A new study published in Nature Communications heralded some fascinating findings on the future of drug development for neuroblastoma treatment. Cancer that forms in developing nerve cells, neuroblastoma can begin in various parts of the body, including the adrenal glands, abdomen, chest, or the spine. Neuroblastoma occurs most commonly in children under five.
The standard treatment for neuroblastoma includes a nutrient called retinoic acid (RA). Our bodies generate RA from vitamin A, which we consume through foods or supplements. RA regulates cellular growth, and the body only requires small amounts of RA To stay healthy and function optimally. Synthetic forms of RA made in a laboratory have other indications, including skin conditions.
The efficacy of RA for high-risk neuroblastoma has led to a long-standing question emerging from the facts that while RA has minimal impact on primary tumors, it has become highly effective for reducing neuroblastoma metastasis when included in maintenance therapy regimens, particularly preventing control of metastasis to the bone marrow. The researchers of the current study set out to investigate this discrepancy.

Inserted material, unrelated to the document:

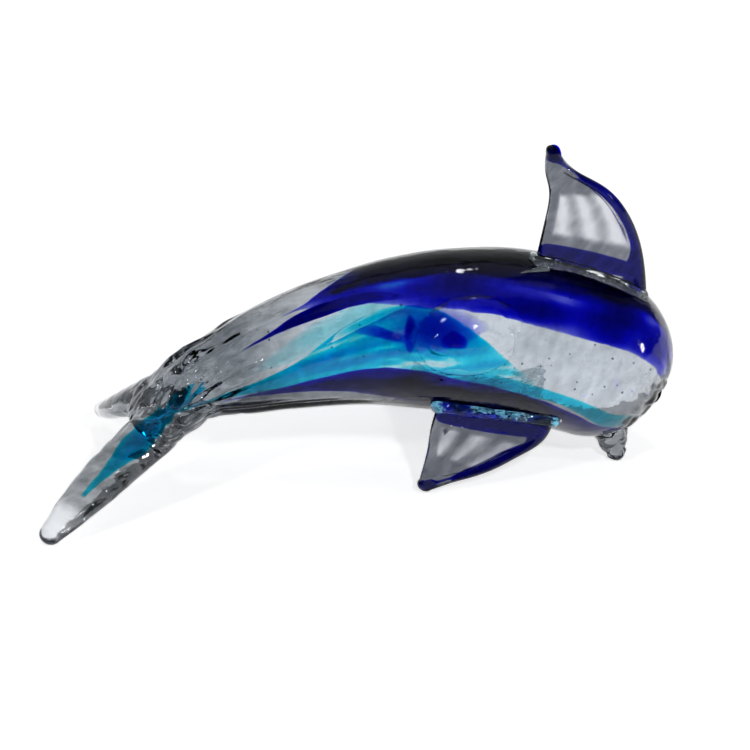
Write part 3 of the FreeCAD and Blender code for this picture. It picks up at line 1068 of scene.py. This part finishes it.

In the laboratory, the researchers treated various types of neuroblastoma cells with RA and looked for differences in response. They found that the cells most sensitive to RA underwent mechanisms of either apoptosis, cell death occurring through a series of molecular steps, or senescence, a process of aging that results in active yet non-dividing cells. On the other hand, the cells less responsive to RA predominantly underwent differentiation, a biological process during which immature cells mature and develop specific functions.
Further analysis using CRISPR technologies, laboratory tools that can “edit” DNA, allowing researchers to “knock out” specific genes to study their role in processes like cancer development and response to treatment, identified bone morphogenic protein (BMP) as a key regulator. BMP plays a crucial role in determining if cells favor apoptosis/senescence or differentiation following RA treatment. In addition, the researchers found BMP signaling upregulated in samples from patients who experienced metastasis to bone marrow, the same biological location where RA works optimally. This discovery enlightens us about the intricate mechanisms at play in neuroblastoma treatment.
The study, for the first time, demonstrates the influence of the cellular microenvironment on RA's pro- and anti-tumor control. These findings, which provide valuable information for doctors and researchers studying neuroblastoma, also offer promising targets for future drug development.
Sources: Nature Commun, NEJM